> [PROBLEM]
Look through the material below, count the lines containing the word "Identity", and state only the count.

> [DATA EXTRACT]
_ _ _
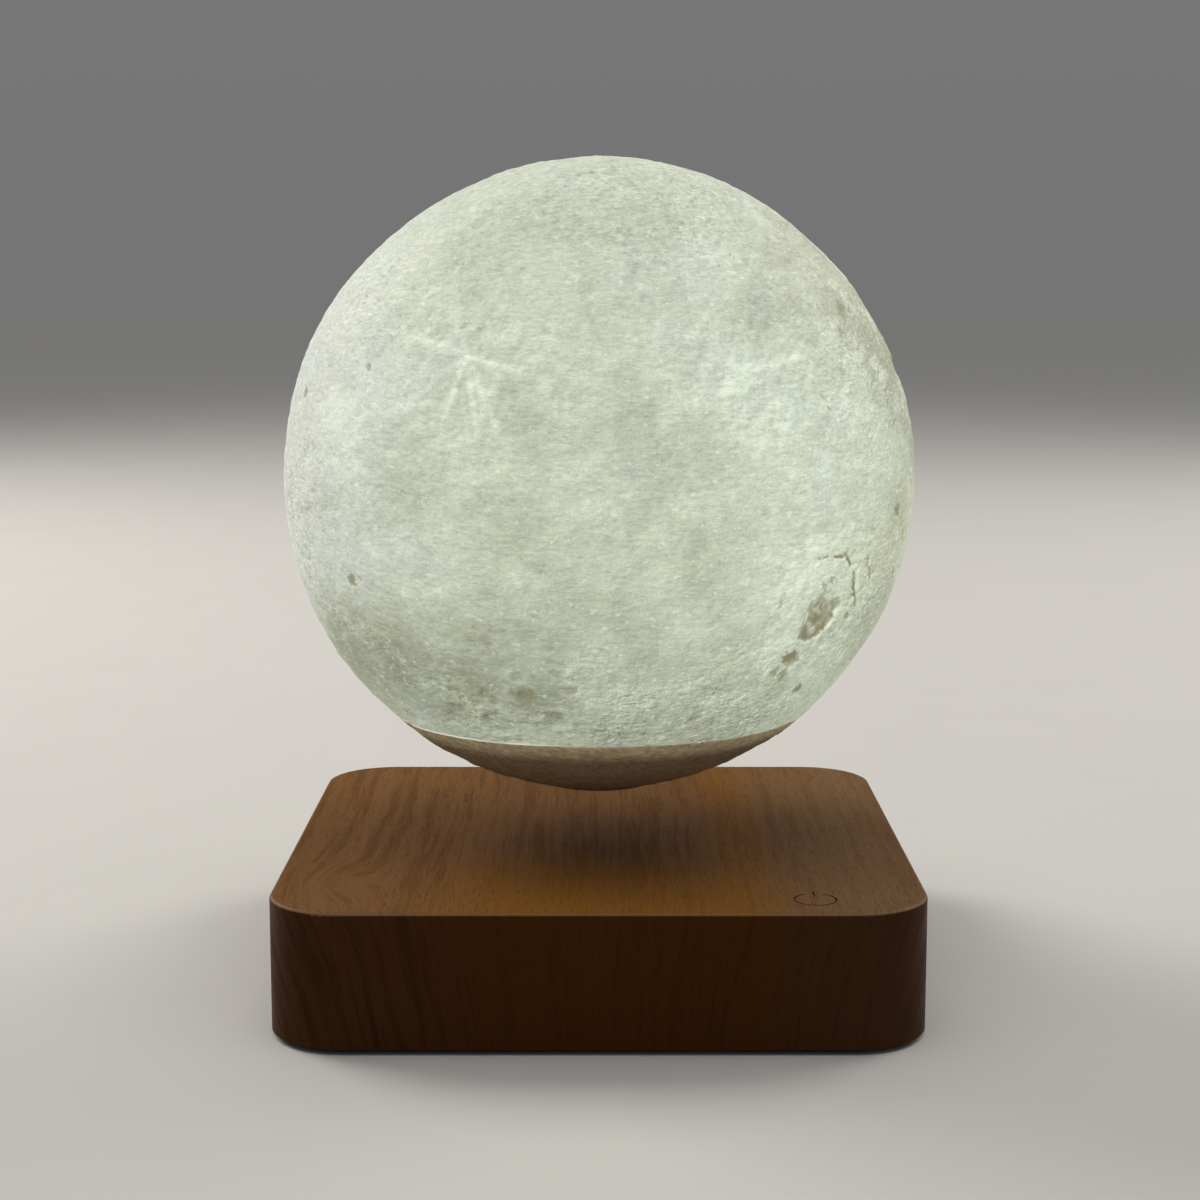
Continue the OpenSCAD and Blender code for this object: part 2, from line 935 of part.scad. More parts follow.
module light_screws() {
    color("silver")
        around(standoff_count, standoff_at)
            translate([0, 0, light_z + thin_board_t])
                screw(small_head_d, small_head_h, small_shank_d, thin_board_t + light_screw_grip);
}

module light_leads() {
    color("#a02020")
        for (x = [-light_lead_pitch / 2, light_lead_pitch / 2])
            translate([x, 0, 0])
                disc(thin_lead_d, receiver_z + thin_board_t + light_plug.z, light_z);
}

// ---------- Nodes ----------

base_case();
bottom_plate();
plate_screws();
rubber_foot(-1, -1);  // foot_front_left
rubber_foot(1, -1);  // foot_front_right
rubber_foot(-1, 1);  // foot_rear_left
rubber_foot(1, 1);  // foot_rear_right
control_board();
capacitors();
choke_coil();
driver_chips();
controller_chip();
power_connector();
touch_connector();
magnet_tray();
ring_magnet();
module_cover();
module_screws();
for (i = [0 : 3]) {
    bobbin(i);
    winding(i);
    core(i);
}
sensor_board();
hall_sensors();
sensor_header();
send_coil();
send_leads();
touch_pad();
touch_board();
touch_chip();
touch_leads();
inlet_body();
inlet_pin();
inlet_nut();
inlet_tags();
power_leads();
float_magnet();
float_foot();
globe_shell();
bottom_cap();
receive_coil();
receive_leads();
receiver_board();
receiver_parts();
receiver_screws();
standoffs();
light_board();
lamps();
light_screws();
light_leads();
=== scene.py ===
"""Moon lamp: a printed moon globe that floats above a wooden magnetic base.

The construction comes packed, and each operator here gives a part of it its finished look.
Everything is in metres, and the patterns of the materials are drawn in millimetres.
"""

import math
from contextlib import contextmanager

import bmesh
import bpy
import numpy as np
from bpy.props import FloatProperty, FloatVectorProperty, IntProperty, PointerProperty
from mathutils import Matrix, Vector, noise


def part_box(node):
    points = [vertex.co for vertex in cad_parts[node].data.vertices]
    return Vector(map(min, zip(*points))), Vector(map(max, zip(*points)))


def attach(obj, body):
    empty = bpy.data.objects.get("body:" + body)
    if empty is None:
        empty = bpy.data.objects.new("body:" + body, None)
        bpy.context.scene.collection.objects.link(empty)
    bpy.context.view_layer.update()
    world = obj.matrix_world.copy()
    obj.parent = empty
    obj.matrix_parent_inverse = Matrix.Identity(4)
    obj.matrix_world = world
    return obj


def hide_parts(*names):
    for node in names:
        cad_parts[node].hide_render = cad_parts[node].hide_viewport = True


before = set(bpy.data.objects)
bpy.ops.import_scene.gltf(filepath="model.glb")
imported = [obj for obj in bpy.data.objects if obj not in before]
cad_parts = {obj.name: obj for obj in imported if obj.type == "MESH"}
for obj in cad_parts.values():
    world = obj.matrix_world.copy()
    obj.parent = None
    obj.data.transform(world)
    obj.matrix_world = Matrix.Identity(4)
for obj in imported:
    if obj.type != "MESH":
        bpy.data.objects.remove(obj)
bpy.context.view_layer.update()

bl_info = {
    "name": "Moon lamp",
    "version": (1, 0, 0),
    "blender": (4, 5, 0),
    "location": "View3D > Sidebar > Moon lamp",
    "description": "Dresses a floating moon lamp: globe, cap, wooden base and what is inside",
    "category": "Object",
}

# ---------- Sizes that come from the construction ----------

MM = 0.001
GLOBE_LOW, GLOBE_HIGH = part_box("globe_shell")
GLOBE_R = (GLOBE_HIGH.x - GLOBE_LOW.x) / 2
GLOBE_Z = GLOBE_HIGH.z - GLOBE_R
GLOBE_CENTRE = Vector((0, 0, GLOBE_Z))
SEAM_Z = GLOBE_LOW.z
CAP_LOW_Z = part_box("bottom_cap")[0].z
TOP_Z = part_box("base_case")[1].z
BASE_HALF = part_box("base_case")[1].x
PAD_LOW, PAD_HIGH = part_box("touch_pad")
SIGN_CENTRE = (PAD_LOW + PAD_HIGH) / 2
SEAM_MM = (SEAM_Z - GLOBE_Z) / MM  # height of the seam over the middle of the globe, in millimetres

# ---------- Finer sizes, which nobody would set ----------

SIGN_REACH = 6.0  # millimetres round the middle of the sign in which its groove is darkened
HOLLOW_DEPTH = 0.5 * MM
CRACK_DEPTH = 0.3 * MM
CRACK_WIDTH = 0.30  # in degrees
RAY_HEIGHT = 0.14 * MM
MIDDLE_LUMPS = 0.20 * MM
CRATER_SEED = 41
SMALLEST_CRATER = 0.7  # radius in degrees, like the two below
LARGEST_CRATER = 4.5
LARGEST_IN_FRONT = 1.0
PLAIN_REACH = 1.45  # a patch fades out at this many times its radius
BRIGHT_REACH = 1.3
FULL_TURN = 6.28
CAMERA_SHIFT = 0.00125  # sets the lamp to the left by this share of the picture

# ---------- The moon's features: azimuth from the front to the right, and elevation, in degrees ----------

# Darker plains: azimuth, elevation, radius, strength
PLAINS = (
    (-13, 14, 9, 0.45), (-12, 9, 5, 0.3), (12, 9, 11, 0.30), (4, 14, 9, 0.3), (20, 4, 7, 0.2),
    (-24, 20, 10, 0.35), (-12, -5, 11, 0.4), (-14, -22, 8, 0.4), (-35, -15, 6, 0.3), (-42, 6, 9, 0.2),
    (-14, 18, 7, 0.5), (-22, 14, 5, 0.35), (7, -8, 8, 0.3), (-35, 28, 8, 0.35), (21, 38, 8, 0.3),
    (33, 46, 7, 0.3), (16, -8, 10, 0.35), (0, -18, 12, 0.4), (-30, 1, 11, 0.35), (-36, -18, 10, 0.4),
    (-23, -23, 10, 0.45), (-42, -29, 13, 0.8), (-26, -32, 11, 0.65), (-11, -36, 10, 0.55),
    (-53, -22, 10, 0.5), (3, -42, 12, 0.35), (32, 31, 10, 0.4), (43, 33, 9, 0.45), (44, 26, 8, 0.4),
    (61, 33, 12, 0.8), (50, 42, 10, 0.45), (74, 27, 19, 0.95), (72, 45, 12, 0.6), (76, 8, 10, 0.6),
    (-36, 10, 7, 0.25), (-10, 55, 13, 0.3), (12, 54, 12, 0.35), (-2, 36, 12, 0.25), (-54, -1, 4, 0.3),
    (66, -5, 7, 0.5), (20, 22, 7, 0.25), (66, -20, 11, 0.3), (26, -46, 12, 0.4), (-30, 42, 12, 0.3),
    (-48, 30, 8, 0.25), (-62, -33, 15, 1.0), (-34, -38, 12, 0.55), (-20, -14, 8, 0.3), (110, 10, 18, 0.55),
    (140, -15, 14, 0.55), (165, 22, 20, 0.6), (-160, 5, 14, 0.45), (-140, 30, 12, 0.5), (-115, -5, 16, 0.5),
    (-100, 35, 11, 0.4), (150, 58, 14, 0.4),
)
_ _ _
> [OUTPUT OF THE TASK]
2